Chiude la sua carriera da portiere nel 1991 con l'Avellino. Anche lui, come tutti i miti del decennio colorato, non supera la prova con gli anni ‘90 come il suo più illustre compagno in maglia azzurra che chiuderà la sua carriera sempre in quell'anno per doping (le parentesi dopo non contano). Uno scherzo o una coincidenza per il nostro Garellik (come lo chiamavano i tifosi) è che Verona e Napoli, le squadre che gli hanno dato tanto e a cui lui ha dato tutto, si sfidino a tre giorni dalla sua morte.

Un giusto tributo spero verrà fatto ad un uomo, personaggio e atleta che ha vinto tanto ma non ha mai avuto il giusto riconoscimento dalla critica in un paese provinciale che molto spesso esalta troppo e dimentica assai i propri “figli”. Garellik, il super eroe che litigava col pallone, lo bastonava ma difficilmente lo faceva andare in rete. Con lui muore e si chiude definitivamente il periodo poetico del pallone fatto di musica, magia e tanta ironia e semplicità, della schedina tra le dita sperando di cambiare la vita.

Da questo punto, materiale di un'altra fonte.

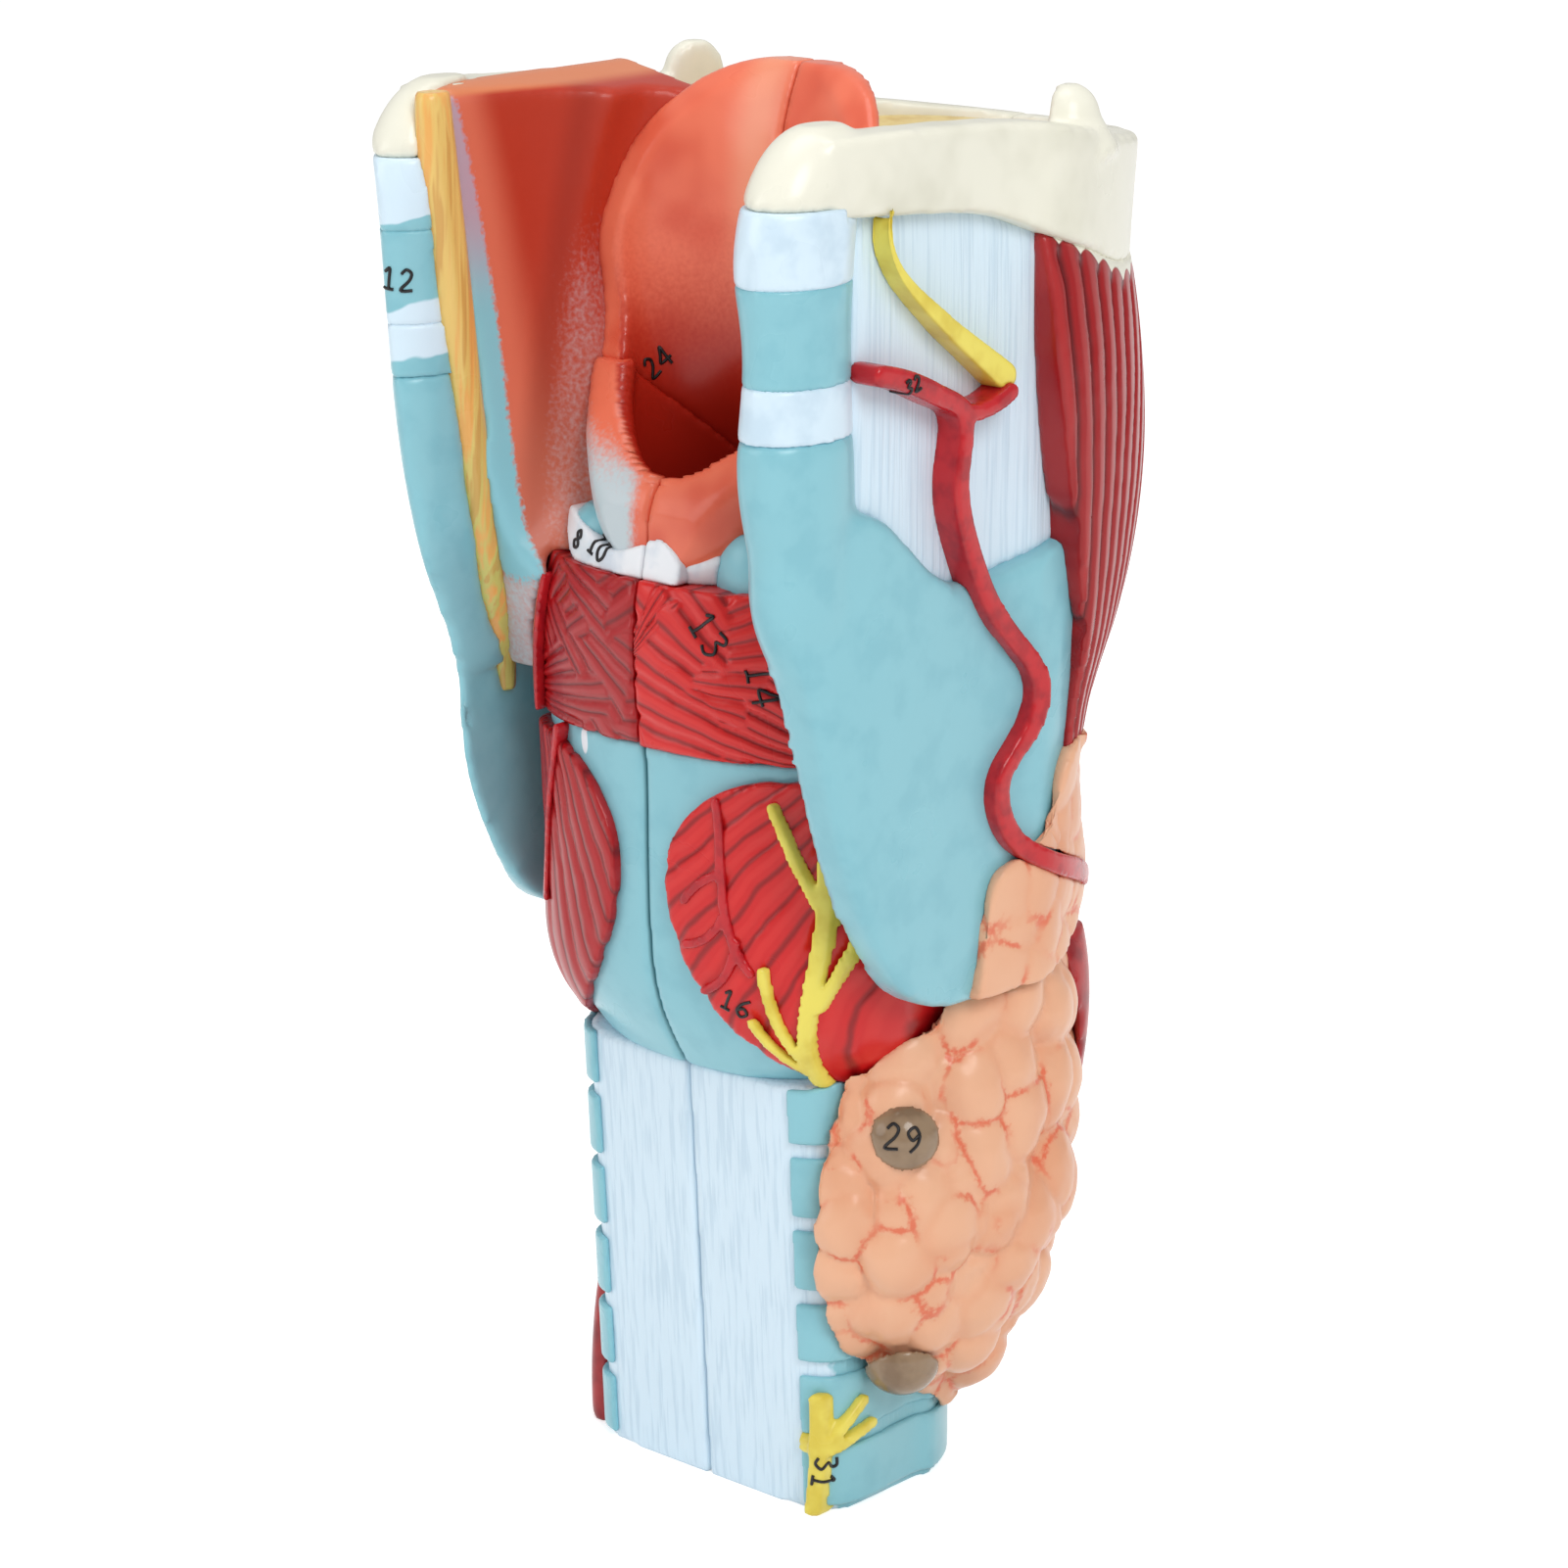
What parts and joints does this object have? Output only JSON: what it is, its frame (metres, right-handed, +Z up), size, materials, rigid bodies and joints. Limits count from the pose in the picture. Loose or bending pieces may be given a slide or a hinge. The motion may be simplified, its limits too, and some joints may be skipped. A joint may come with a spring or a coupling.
{
  "type": "throat model",
  "caption": "Enlarged human throat teaching model, split on the median plane into two halves, with a side wall that lifts off to show the voice box",
  "frame": {"origin": "On the median plane, in the plane of the cut foot of the windpipe", "axes": "+Z up, +Y to the back of the neck, +X to the body's left side"},
  "size_m": [0.0992, 0.1098, 0.224],
  "materials": {
    "teal_cartilage": "glossy painted PVC",
    "pale_windpipe": "glossy painted PVC with brushed striations",
    "white_membrane": "glossy painted PVC",
    "cream_bone": "glossy painted PVC",
    "red_muscle": "glossy painted PVC with raised fibres",
    "strap_muscle": "glossy painted PVC with long grooves",
    "orange_mucosa": "glossy painted PVC",
    "pink_lining": "glossy painted PVC",
    "cut_tissue": "glossy painted PVC",
    "yellow_fat": "glossy painted PVC",
    "artery_red": "glossy painted PVC",
    "yellow_nerve": "glossy painted PVC",
    "peach_gland": "glossy painted PVC with lobules",
    "brown_gland": "glossy painted PVC",
    "white_cap": "glossy painted PVC",
    "pin_plastic": "bare moulded plastic"
  },
  "bodies": {
    "right_half": {"right_airway_lining": "pink_lining", "right_arytenoid_cartilage": "teal_cartilage", "right_corniculate_cartilage": "white_cap", "right_cricoid_cartilage": "teal_cartilage", "right_cricothyroid_muscle": "red_muscle", "right_epiglottic_fat": "yellow_fat", "right_epiglottis": "orange_mucosa", "right_inlet_fold": "orange_mucosa", "right_interarytenoid_muscle": "red_muscle", "right_laryngeal_vessel": "artery_red", "right_lower_nerve": "yellow_nerve", "right_lower_small_gland": "brown_gland", "right_posterior_cricoid_muscle": "red_muscle", "right_quadrangular_membrane": "white_membrane", "right_recurrent_nerve": "yellow_nerve", "right_seam_pins": "pin_plastic", "right_sternothyroid_muscle": "strap_muscle", "right_thyroid_gland": "peach_gland", "right_upper_small_gland": "brown_gland", "right_vestibular_fold": "pink_lining", "right_vocal_fold": "white_cap", "right_vocal_muscle": "red_muscle", "right_windpipe_rings": "teal_cartilage", "right_windpipe_wall": "pale_windpipe"},
    "left_half": {"left_airway_lining": "pink_lining", "left_arytenoid_cartilage": "teal_cartilage", "left_corniculate_cartilage": "white_cap", "left_cricoid_cartilage": "teal_cartilage", "left_cricothyroid_muscle": "red_muscle", "left_cut_tissue_strip": "cut_tissue", "left_epiglottic_fat": "yellow_fat", "left_epiglottis": "orange_mucosa", "left_hyoid_bone": "cream_bone", "left_inlet_fold": "orange_mucosa", "left_interarytenoid_muscle": "red_muscle", "left_laryngeal_vessel": "artery_red", "left_pharynx_mucosa": "orange_mucosa", "left_posterior_cricoid_muscle": "red_muscle", "left_sternothyroid_muscle": "strap_muscle", "left_thyrohyoid_ligament": "white_membrane", "left_thyrohyoid_membrane": "white_membrane", "left_thyrohyoid_muscle": "strap_muscle", "left_thyroid_lamina": "teal_cartilage", "left_triticeate_cartilage": "teal_cartilage", "left_vestibular_fold": "pink_lining", "left_vocal_fold": "white_cap", "left_vocal_muscle": "red_muscle", "left_windpipe_rings": "teal_cartilage", "left_windpipe_wall": "pale_windpipe"},
    "right_wall": {"right_thyroid_lamina": "teal_cartilage", "right_hyoid_bone": "cream_bone", "right_triticeate_cartilage": "teal_cartilage", "right_thyrohyoid_ligament": "white_membrane", "right_thyrohyoid_membrane": "white_membrane", "right_thyrohyoid_muscle": "strap_muscle", "right_thyroid_artery": "artery_red", "right_laryngeal_nerve": "yellow_nerve", "right_gland_upper_pole": "peach_gland", "right_wall_pins": "pin_plastic"}
  },
  "joints": [
    {"name": "left_half_lift_off", "type": "slide", "parent": "right_half", "child": "left_half", "axis": [1, 0, 0], "range_m": [0, 0.12]},
    {"name": "right_wall_lift_off", "type": "slide", "parent": "right_half", "child": "right_wall", "axis": [-1, 0, 0], "range_m": [0, 0.1]}
  ]
}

L'Italia del Bar dello sport, del mezzo destro mezzo sinistro, “dell'allenatore nel pallone”, con lui si chiude anche un capitolo fondamentale del decennio ‘80 dove il calcio si preparava alla pioggia di miliardi e popolarità ma conservava ancora la genuinità di nazional popolare. Spero in una grande festa di ricordo per lunedì tra Verona e Napoli per un uomo discreto, poco considerato, che avrà parato anche con il culo ma è rimasto nei nostri cuori.

Persone come lui hanno fatto diventare popolare il calcio che molti oggi stanno portando a stare sul culo. Ciao Garellik, non dimenticherò mai quella domenica di inizio anni ‘90 a Cerano dove al mio dire “Ho parato come Garella”, tu risposi “Io facevo pure peggio”. Non ti avevo visto e quasi mi spaventai, ma con la tua manona mi avevi dato l'ok....

Un altro mito della generazione Billy che se ne va per restare nei nostri ricordi e discorsi per tornare felici e bambini, perché davanti a Garella siamo tutti innocenti come bambini. Rendiamogli onore, perché lui ci ha dato la speranza che i sogni possono avverarsi per tutti, ma proprio tutti.